- [DATA BLOCK]:
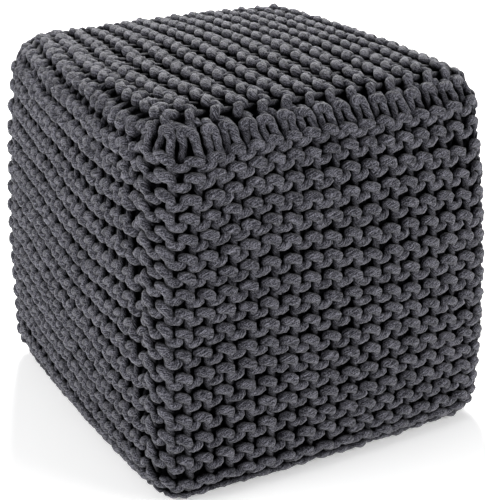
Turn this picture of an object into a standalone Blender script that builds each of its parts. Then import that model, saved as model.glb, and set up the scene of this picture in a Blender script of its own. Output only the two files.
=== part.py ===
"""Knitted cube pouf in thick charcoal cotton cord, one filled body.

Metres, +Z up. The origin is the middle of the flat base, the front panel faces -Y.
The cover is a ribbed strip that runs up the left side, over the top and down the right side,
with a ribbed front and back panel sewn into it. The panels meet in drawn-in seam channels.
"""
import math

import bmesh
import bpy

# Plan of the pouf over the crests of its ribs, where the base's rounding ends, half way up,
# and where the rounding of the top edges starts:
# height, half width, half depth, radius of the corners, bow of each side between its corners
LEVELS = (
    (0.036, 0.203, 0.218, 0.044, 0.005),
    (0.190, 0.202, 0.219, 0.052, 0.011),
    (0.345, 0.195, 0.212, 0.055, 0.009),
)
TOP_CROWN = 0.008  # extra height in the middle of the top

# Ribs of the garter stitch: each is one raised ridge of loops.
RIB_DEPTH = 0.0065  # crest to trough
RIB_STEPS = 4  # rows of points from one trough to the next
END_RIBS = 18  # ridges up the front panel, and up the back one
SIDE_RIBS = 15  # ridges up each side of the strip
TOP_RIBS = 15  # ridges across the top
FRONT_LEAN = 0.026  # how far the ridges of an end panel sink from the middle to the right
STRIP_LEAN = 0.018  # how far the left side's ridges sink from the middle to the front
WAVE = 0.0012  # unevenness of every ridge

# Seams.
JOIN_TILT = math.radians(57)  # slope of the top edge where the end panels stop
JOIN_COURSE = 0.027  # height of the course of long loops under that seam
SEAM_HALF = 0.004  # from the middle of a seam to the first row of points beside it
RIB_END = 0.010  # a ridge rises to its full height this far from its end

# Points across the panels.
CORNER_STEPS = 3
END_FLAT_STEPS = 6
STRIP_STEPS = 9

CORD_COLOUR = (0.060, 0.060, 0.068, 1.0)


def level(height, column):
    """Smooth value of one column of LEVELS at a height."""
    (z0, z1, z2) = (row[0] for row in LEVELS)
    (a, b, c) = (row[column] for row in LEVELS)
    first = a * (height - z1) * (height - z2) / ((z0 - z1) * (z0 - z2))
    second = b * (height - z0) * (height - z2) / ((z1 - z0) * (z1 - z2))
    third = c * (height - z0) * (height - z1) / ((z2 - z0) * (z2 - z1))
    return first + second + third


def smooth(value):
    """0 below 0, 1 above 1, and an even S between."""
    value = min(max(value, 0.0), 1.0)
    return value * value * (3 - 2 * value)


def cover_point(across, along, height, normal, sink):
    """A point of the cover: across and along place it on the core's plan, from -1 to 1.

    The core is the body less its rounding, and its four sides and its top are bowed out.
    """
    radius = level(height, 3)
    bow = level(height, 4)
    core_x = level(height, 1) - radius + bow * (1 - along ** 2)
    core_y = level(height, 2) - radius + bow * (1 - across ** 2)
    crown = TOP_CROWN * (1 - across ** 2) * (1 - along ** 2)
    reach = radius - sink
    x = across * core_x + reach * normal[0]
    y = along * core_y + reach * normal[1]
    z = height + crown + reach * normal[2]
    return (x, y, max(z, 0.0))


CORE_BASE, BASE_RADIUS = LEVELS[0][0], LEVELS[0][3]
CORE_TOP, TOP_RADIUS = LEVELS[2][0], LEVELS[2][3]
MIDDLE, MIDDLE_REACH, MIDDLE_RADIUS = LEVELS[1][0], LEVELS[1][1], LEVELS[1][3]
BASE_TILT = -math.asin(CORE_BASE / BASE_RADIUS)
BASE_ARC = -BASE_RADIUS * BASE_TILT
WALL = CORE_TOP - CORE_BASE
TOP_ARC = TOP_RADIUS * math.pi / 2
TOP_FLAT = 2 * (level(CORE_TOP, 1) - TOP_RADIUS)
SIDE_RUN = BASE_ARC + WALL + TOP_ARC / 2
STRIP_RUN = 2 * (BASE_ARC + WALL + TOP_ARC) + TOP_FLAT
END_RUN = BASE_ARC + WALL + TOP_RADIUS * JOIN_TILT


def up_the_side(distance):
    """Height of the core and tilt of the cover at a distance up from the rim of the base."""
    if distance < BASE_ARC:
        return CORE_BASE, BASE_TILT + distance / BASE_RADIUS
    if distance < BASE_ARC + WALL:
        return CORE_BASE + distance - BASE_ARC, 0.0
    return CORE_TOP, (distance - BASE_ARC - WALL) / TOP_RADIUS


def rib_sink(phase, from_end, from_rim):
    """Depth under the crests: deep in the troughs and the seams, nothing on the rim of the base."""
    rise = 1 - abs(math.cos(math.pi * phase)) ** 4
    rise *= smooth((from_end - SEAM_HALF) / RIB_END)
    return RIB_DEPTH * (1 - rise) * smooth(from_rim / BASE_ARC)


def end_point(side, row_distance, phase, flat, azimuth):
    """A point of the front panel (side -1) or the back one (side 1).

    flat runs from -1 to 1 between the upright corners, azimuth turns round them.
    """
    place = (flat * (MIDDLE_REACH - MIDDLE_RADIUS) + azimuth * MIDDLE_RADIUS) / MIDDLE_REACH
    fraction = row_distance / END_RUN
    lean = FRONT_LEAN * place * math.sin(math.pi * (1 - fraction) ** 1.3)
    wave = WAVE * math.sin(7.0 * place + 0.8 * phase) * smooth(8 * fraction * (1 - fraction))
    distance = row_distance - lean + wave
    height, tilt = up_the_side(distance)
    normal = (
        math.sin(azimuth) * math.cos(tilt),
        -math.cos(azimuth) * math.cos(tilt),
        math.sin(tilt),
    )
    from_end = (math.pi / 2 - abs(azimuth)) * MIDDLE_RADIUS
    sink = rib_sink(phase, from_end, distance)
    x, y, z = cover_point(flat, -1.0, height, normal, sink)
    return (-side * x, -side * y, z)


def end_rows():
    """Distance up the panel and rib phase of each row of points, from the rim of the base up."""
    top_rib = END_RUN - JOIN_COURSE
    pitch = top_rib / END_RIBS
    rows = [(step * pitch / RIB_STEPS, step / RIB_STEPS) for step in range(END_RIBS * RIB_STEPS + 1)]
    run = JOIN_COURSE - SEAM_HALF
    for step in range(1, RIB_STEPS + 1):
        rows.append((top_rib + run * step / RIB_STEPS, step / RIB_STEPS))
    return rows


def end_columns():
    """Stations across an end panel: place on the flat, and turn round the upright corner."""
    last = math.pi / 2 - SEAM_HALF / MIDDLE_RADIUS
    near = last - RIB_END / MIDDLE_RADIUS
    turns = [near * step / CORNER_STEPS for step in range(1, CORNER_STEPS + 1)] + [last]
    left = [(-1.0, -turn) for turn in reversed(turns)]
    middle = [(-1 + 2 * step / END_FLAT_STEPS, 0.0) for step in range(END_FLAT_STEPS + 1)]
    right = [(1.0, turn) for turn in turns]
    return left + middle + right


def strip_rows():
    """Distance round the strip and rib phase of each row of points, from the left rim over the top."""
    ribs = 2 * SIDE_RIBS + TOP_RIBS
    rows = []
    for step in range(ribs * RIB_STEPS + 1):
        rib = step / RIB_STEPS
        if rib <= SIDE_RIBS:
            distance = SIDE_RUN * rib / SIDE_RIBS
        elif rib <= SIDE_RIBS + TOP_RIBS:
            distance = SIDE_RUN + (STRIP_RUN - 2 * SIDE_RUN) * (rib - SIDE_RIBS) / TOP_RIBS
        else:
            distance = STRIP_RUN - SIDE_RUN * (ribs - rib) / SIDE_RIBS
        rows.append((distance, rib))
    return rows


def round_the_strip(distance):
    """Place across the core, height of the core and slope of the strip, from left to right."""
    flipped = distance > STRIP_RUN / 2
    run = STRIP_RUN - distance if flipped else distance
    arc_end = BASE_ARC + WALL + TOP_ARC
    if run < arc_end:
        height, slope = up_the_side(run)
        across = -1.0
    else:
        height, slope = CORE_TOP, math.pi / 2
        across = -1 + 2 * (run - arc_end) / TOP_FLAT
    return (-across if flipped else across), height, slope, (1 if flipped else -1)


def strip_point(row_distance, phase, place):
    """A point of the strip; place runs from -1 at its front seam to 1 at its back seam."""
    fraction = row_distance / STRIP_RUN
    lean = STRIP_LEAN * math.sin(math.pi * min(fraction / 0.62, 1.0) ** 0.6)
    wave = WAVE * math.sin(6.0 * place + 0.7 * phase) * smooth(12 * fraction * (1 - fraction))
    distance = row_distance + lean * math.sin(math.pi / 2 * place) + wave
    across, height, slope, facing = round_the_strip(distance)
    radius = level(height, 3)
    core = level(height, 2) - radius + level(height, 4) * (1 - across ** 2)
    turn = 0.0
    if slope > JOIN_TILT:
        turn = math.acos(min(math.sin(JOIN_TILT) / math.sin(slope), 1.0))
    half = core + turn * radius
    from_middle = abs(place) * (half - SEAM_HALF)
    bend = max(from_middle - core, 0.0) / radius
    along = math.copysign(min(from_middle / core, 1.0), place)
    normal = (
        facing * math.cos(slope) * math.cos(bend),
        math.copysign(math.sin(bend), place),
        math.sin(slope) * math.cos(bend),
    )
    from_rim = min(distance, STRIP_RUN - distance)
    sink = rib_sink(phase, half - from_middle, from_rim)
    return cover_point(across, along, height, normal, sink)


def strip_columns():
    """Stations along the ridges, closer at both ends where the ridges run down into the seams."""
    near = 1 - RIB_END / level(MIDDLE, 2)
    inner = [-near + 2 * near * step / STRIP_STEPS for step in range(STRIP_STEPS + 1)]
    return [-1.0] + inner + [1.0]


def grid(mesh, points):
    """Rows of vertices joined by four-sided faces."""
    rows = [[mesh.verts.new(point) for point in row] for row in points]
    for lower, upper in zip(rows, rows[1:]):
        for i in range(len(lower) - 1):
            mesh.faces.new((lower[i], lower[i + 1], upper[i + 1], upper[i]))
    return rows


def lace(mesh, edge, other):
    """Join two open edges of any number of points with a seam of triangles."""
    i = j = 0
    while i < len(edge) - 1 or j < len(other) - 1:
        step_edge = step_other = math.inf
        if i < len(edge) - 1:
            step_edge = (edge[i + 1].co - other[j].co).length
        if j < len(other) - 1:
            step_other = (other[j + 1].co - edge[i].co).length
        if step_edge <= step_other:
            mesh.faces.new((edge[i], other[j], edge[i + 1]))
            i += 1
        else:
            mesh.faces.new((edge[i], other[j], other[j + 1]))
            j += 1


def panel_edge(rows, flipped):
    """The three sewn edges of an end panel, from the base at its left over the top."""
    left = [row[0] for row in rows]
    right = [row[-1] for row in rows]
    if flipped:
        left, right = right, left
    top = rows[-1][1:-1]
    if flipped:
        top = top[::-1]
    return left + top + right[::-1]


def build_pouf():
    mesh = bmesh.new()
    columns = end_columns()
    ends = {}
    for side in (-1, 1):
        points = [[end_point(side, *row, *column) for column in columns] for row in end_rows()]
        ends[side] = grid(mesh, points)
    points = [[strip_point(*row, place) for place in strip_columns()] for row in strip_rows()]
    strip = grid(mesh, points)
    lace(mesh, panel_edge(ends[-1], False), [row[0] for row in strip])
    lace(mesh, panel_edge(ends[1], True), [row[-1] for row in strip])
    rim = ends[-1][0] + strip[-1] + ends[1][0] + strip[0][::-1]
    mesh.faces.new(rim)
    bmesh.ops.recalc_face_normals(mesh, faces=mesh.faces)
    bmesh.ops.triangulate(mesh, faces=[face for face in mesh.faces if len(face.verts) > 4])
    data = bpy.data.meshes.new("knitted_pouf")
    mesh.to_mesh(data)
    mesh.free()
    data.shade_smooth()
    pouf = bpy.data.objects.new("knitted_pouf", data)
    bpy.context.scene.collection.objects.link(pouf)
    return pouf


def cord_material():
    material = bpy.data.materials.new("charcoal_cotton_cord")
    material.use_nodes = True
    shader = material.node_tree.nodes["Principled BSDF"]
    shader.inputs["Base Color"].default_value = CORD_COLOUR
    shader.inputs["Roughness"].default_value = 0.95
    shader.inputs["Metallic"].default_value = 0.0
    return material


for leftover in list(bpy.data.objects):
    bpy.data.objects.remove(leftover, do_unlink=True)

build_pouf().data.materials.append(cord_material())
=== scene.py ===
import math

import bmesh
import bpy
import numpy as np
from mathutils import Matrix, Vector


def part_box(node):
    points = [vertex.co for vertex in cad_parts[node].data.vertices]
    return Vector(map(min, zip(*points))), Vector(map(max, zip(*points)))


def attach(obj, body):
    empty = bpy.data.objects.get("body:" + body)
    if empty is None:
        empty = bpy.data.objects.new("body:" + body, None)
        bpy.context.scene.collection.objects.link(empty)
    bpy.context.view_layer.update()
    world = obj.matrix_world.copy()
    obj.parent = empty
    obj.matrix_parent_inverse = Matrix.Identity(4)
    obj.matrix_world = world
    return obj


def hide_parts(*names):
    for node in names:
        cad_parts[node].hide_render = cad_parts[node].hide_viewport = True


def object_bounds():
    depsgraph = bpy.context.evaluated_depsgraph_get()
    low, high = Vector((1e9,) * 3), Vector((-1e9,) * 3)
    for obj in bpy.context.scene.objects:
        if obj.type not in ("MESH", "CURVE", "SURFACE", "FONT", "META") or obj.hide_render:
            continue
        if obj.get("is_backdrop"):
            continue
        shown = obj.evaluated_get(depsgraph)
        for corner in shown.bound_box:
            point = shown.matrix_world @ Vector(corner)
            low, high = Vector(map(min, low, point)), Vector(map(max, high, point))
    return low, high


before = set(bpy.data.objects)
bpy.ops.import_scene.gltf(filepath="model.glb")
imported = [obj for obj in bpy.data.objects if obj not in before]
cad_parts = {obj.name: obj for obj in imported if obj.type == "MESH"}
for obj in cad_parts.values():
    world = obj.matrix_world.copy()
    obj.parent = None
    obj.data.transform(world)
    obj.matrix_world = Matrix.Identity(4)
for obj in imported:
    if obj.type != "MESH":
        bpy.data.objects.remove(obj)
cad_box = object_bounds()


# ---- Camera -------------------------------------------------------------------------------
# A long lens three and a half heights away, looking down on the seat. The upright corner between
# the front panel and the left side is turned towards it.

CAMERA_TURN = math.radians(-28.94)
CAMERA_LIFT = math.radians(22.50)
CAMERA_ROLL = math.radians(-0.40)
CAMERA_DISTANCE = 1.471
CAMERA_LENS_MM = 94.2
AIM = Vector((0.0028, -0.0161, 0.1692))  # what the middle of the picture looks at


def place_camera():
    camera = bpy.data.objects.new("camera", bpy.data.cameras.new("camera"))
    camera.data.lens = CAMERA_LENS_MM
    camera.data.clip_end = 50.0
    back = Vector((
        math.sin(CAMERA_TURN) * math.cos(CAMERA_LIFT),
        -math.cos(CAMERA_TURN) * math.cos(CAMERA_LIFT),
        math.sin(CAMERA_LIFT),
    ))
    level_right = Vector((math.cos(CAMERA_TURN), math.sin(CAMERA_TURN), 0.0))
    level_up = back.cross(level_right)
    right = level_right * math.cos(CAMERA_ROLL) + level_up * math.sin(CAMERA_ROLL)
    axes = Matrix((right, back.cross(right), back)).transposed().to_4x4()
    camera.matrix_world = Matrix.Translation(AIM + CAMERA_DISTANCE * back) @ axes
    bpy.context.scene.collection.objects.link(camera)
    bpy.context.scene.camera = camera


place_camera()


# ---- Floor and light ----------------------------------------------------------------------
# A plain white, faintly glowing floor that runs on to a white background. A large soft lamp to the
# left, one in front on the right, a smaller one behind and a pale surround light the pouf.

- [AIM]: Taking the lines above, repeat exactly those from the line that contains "for leftover in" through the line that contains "bpy.context.view_layer.update()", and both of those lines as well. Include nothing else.

- [ANSWER TO THE PROBLEM]:
for leftover in list(bpy.data.objects):
    bpy.data.objects.remove(leftover, do_unlink=True)

build_pouf().data.materials.append(cord_material())
=== scene.py ===
import math

import bmesh
import bpy
import numpy as np
from mathutils import Matrix, Vector


def part_box(node):
    points = [vertex.co for vertex in cad_parts[node].data.vertices]
    return Vector(map(min, zip(*points))), Vector(map(max, zip(*points)))


def attach(obj, body):
    empty = bpy.data.objects.get("body:" + body)
    if empty is None:
        empty = bpy.data.objects.new("body:" + body, None)
        bpy.context.scene.collection.objects.link(empty)
    bpy.context.view_layer.update()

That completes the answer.